The appellant maintains that the proceedings failed to conform to the York County Special Act of February 17, 1860, P.L. 61, and the Act of June 13, 1836, P.L. 551 (36 PS 1781), and its amendments. The York County Act provides for the locating of a public road, or a bridge, but it does not refer to the widening of a road; and hence has no application to this proceeding. The Act of 1836, supra, was confined likewise to the laying out, opening and constructing of new roads, but it was amended by the Act of May 8, 1850, P.L. 713, sec. 8 (36 PS 1988), which enlarged the powers of the court of quarter sessions to grant orders for the widening of roads under the same rules and restrictions regulating the laying out and vacating of public roads. The Road Law of 1836 required the appointment of six viewers, but the Act of May 8, 1889, P.L. 129 (36 PS 2461), states that in all proceedings to vacate a public or private road, or to assess damages as provided by law, the viewers shall consist of three fair, judicious and impartial persons.

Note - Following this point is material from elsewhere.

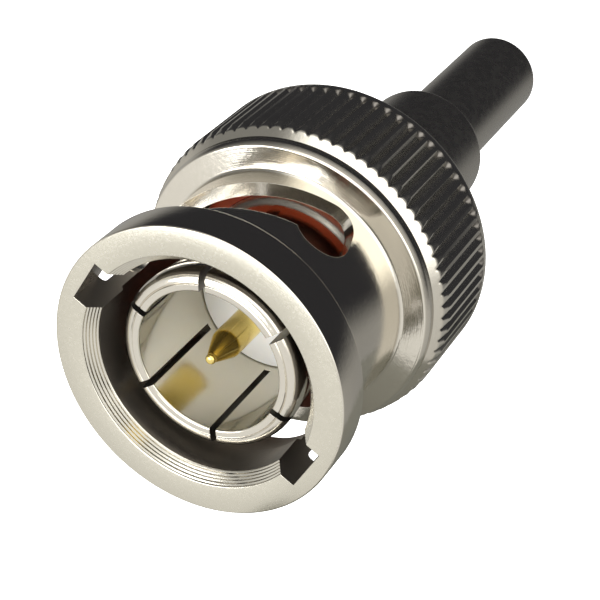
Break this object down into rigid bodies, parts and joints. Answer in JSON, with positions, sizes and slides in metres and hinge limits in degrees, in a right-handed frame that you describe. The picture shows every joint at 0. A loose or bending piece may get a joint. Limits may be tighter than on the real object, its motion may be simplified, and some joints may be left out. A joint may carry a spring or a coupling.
{
  "type": "bnc crimp plug",
  "caption": "Bayonet-lock coaxial cable plug: knurled coupling nut with cam slots round a spring-finger sleeve and gold centre pin, with a crimp ferrule behind.",
  "frame": {"origin": "centre of the ferrule's rear end, where the cable goes in", "axes": "+Z along the plug's axis, the way it mates; +X through the nut's entry notches at rest"},
  "size_m": [0.0148, 0.0148, 0.0349],
  "materials": {
    "polished_nickel": "bright nickel plate on turned brass",
    "satin_nickel": "satin nickel plate on turned brass",
    "gold_plate": "gold plate on turned brass",
    "red_silicone": "moulded red-brown silicone",
    "white_fluoropolymer": "turned white fluoropolymer",
    "spring_steel": "plain stamped spring steel"
  },
  "bodies": {
    "plug_body": {"outer_contact": "polished_nickel", "gasket": "red_silicone", "front_insulator": "white_fluoropolymer", "rear_insulator": "white_fluoropolymer", "centre_pin": "gold_plate", "rear_body": "satin_nickel", "crimp_ferrule": "satin_nickel", "front_washer": "spring_steel", "wave_washer_front": "spring_steel", "wave_washer_rear": "spring_steel", "retaining_ring": "spring_steel"},
    "spring_seat": {"rear_washer": "spring_steel"},
    "coupling_nut": {"coupling_nut": "polished_nickel"}
  },
  "joints": [
    {"name": "nut_float", "type": "slide", "parent": "plug_body", "child": "spring_seat", "axis": [0, 0, 1], "range_m": [0, 0.0006], "stiffness_N_per_m": 12000, "springref_m": -0.0003, "deforming": ["wave_washer_front", "wave_washer_rear"]},
    {"name": "nut_spin", "type": "hinge", "parent": "spring_seat", "child": "coupling_nut", "pos_m": [0, 0, 0.0225], "axis": [0, 0, 1], "continuous": true}
  ]
}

The appellant contends that this last mentioned act did not refer to the widening of roads and that this proceeding is illegal, as three viewers, instead of six, were appointed; and that two views and two sets of viewers, one to widen and one to assess damages, are required. We have ruled to the contrary in Loyalsock Township Road (No. 1), 26 Pa. Super. 219, where we pointed out that the assessment of damages caused by the widening of the road is to be made in the same
manner as in the laying out of a new road, etc., that is, by the three viewers appointed to report upon the proposed widening, and not by a separate board of viewers appointed specially for that purpose.

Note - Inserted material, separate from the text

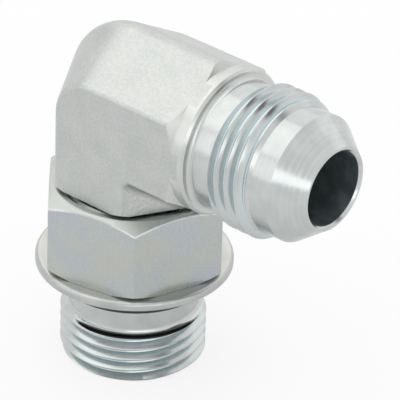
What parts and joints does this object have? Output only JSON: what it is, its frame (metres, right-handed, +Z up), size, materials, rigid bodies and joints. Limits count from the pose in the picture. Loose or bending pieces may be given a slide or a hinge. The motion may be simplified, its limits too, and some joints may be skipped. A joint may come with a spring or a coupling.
{
  "type": "hydraulic elbow adapter",
  "caption": "Right-angle hydraulic adapter: a forged elbow with a flare end on one leg and an adjustable straight-thread stud with lock nut, back-up washer and O-ring on the other.",
  "frame": {"origin": "middle of the stud's end face, where the flow bore opens", "axes": "+Z up the stud, +X out along the flare leg, the forging's side pads face -Y and +Y"},
  "size_m": [0.0449, 0.0258, 0.0474],
  "materials": {
    "zinc_plated_forging": "satin zinc plate over a forged skin, brighter on the turned ends",
    "zinc_plated_bar": "satin zinc plate",
    "zinc_plated_sheet": "satin zinc plate",
    "nitrile_rubber": "black moulded rubber, slightly shiny from its grease"
  },
  "bodies": {
    "elbow": {"elbow_body": "zinc_plated_forging"},
    "washer": {"backup_washer": "zinc_plated_sheet", "port_o_ring": "nitrile_rubber"},
    "nut": {"lock_nut": "zinc_plated_bar"}
  },
  "joints": [
    {"name": "washer_slide", "type": "slide", "parent": "elbow", "child": "washer", "axis": [0, 0, 1], "range_m": [-0.00397, 0]},
    {"name": "nut_turn", "type": "hinge", "parent": "washer", "child": "nut", "pos_m": [0, 0, 0.01984], "axis": [0, 0, 1], "range_deg": [-900, 0]}
  ],
  "couplings": [
    {"joint": "nut_turn", "follows": "washer_slide", "rad_per_m": 3957.9}
  ]
}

Six of the appellant's thirty-one assignments of error relate to the failure of the viewers to make return to the court at the next term or to obtain a continuance before its termination. The learned court below points out that in York County there are four terms of court. The order appointing the viewers directed them to report to the next term, which commenced one week thereafter, to wit: Monday, October 27, 1930, and continued for one week. The viewers did not report to the October Term, but on December 29, 1930, the time for filing their report was extended to the term which began January 5, 1931, and continued for two weeks. Their report was duly filed on January 10, 1931.

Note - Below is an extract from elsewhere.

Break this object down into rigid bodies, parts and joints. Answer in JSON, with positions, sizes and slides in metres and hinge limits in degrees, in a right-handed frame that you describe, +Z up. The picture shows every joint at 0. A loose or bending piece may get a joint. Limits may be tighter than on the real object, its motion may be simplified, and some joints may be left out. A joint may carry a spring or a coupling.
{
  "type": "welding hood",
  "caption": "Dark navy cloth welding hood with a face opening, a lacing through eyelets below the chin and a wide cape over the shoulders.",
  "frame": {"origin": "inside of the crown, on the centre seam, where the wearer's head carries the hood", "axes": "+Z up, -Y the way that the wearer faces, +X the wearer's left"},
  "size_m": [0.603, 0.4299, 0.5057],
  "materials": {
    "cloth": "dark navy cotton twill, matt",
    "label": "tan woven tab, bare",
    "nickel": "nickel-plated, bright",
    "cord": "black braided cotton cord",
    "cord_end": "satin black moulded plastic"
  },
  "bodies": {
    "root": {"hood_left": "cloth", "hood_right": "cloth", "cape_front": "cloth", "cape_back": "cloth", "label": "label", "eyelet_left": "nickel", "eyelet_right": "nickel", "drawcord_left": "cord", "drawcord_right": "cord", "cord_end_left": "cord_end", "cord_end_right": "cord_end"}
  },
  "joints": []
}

The appellant contends that the order appointing the viewers had expired at the end of the term following which the order was made, and cannot be revived. From 1836 until 1903 that was the law: Sewickley Township Road, 26 Pa. Super. 572. The Act of March 18, 1903, P.L. 28 (26 PS 21), provides: "That viewers, or juries of view, appointed by any court of this Commonwealth to assess the damages and benefits, due to the taking, injury or destruction of private property, in and by the construction or enlargement of any public work, highway or improvement, shall make their reports within a time when said court shall fix when so appointing them: Provided, That if any of the viewers, or juries of view, so appointed, shall for any good and sufficient reason appearing to the court, be unable to file its report within the period so fixed, the said court may, in its discretion, either before or after the expiration of the time fixed, extend the time for the filing of such report to such a time as
justice and the circumstances of the case may demand."
The appellant contends that this act is unconstitutional. "Every statute is presumed to be constitutional. The courts ought not to declare one unconstitutional, unless it is clearly so. If there is doubt, the express will of the legislature should be sustained": Munn v. Illinois, 94 U.S. 113, 123; Com. ex rel. v. Liveright et al., opinion filed April 7, 1932. We held in Umbria Street, 32 Pa. Super. 333, that the act is constitutional, and we find no reason to disturb the conclusion there reached. Judge ORLADY, in the course of his opinion, said, "The former practice was found to be burdensome upon both the courts and suitors in having continuances noted each month, when it was well known that it was not possible to have a final report made within the time stated." Furthermore, we think the act applies to the present proceedings. The title fairly indicates, and the body of the act provides for, the assessment of damages for the taking, etc., of private property in the enlargement of a highway. A road is a highway; the widening of a road is, undoubtedly, an enlargement of a highway. In re: Manheim Township Road, 80 Pa. Super. 581, cited by the appellant, the question involved, and that was all that was determined, was whether the court erred in continuing the order of the view during the term to which it was returnable. It is true that the terms of the Act of 1836 were referred to, but the Act of 1903 was not under consideration.
We have examined the other assignments which relate to the insufficiency of notice, indefiniteness of the termini, etc., and find them without merit. It is unnecessary to discuss them in detail as the assignments of the appellant to the report of the viewers were filed too late, except as to jurisdictional matters. The
Act of March 27, 1903, P.L. 83 (26 PS 22), limits the filing of exceptions to a period of thirty days after the filing of a report. "If no exceptions are filed within the time above prescribed, the report of the viewers or jury of view, shall be confirmed by the court." The failure to enter formally an absolute confirmation on the record did not extend the time for filing exceptions. Where an act of assembly fixes the time within which an act must be done, courts have no power to extend it: Altoona Logan Valley Co. v. Miller, 49 Pa. Super. 102; Wise v. Cambridge Springs Boro., 262 Pa. 139.
The assignments of error are overruled and the decree of the learned court below is affirmed.